▸ Set problem:
The listing below should be written out exactly; please include all of it.
[start Recorded data]
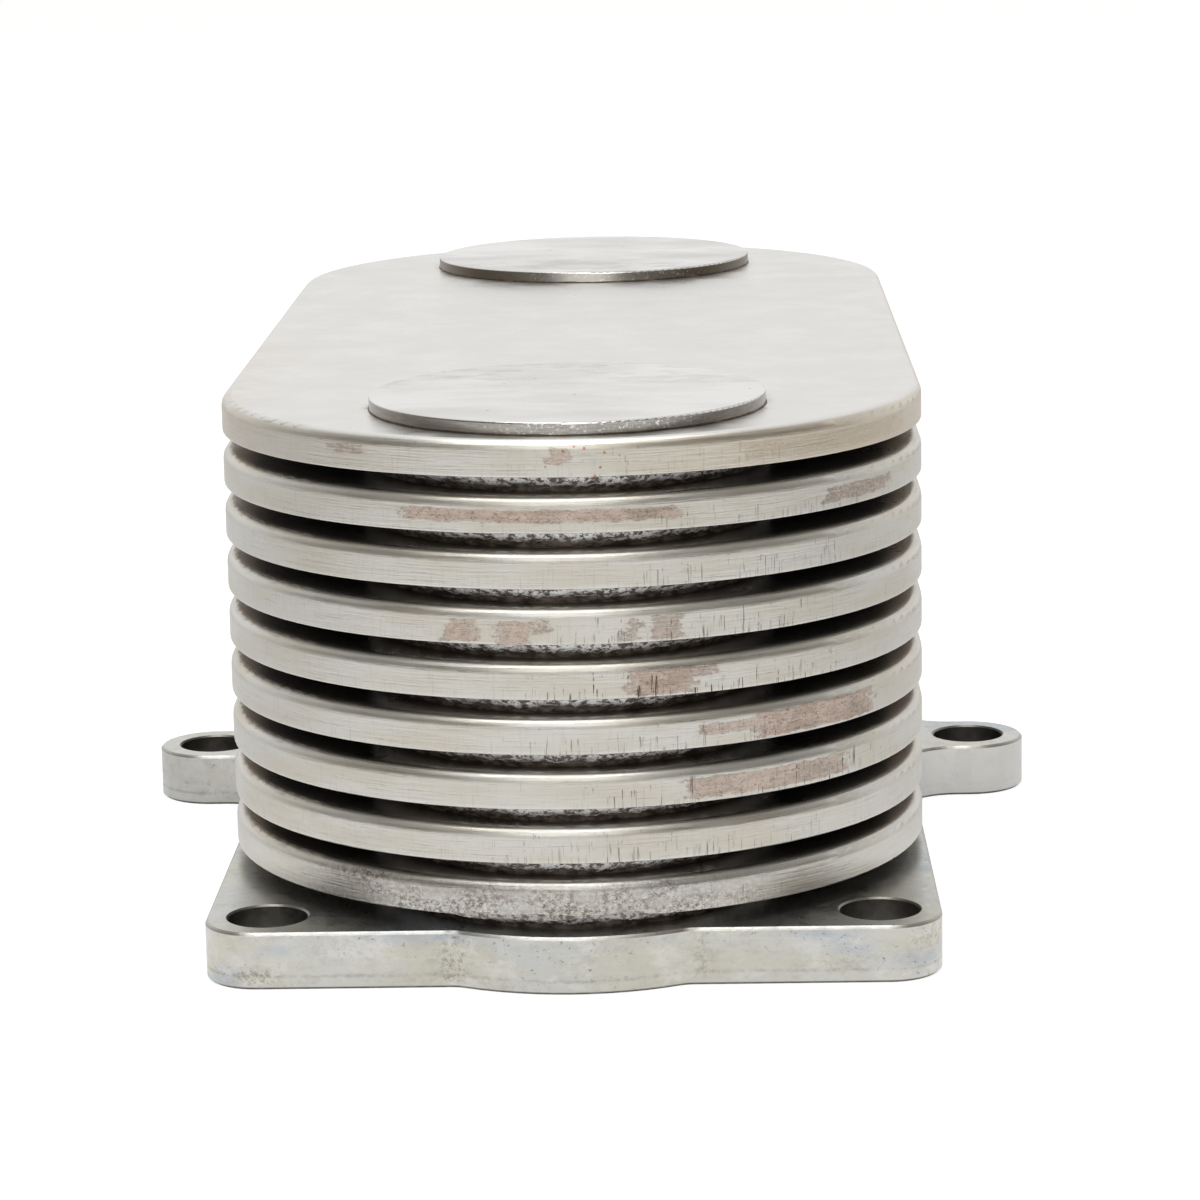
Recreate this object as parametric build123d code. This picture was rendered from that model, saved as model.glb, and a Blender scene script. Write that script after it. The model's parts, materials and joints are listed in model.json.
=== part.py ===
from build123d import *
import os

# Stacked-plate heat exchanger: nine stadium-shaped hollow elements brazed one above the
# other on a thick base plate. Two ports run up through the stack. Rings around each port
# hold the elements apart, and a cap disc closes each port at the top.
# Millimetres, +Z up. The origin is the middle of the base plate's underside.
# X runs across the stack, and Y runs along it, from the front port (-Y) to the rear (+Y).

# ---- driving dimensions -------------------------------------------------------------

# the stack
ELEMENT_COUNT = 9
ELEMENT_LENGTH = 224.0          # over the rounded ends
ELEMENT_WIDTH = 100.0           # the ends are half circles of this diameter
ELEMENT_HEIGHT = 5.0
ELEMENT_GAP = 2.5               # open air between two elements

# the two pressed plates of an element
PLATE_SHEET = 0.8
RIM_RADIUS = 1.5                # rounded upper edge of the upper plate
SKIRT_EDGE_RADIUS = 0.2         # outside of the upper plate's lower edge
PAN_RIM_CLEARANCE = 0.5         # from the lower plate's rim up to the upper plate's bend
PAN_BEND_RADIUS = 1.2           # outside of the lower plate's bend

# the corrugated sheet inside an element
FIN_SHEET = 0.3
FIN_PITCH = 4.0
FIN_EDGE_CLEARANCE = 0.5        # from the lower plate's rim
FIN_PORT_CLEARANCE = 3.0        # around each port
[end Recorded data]
▸ Written solution:
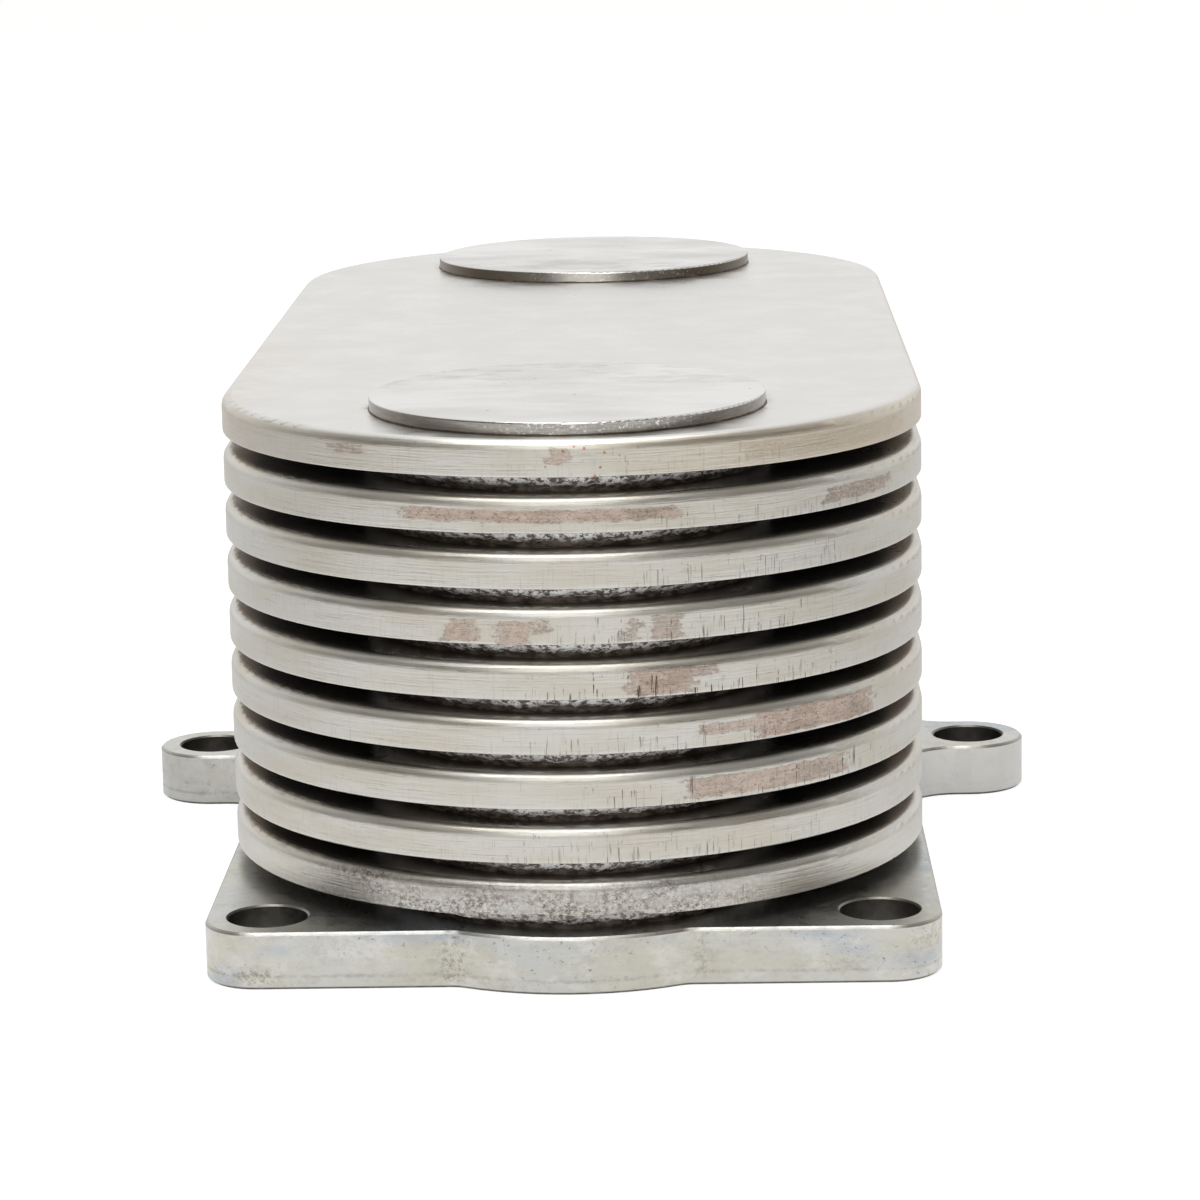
Recreate this object as parametric build123d code. This picture was rendered from that model, saved as model.glb, and a Blender scene script. Write that script after it. The model's parts, materials and joints are listed in model.json.
=== part.py ===
from build123d import *
import os

# Stacked-plate heat exchanger: nine stadium-shaped hollow elements brazed one above the
# other on a thick base plate. Two ports run up through the stack. Rings around each port
# hold the elements apart, and a cap disc closes each port at the top.
# Millimetres, +Z up. The origin is the middle of the base plate's underside.
# X runs across the stack, and Y runs along it, from the front port (-Y) to the rear (+Y).

# ---- driving dimensions -------------------------------------------------------------

# the stack
ELEMENT_COUNT = 9
ELEMENT_LENGTH = 224.0          # over the rounded ends
ELEMENT_WIDTH = 100.0           # the ends are half circles of this diameter
ELEMENT_HEIGHT = 5.0
ELEMENT_GAP = 2.5               # open air between two elements

# the two pressed plates of an element
PLATE_SHEET = 0.8
RIM_RADIUS = 1.5                # rounded upper edge of the upper plate
SKIRT_EDGE_RADIUS = 0.2         # outside of the upper plate's lower edge
PAN_RIM_CLEARANCE = 0.5         # from the lower plate's rim up to the upper plate's bend
PAN_BEND_RADIUS = 1.2           # outside of the lower plate's bend

# the corrugated sheet inside an element
FIN_SHEET = 0.3
FIN_PITCH = 4.0
FIN_EDGE_CLEARANCE = 0.5        # from the lower plate's rim
FIN_PORT_CLEARANCE = 3.0        # around each port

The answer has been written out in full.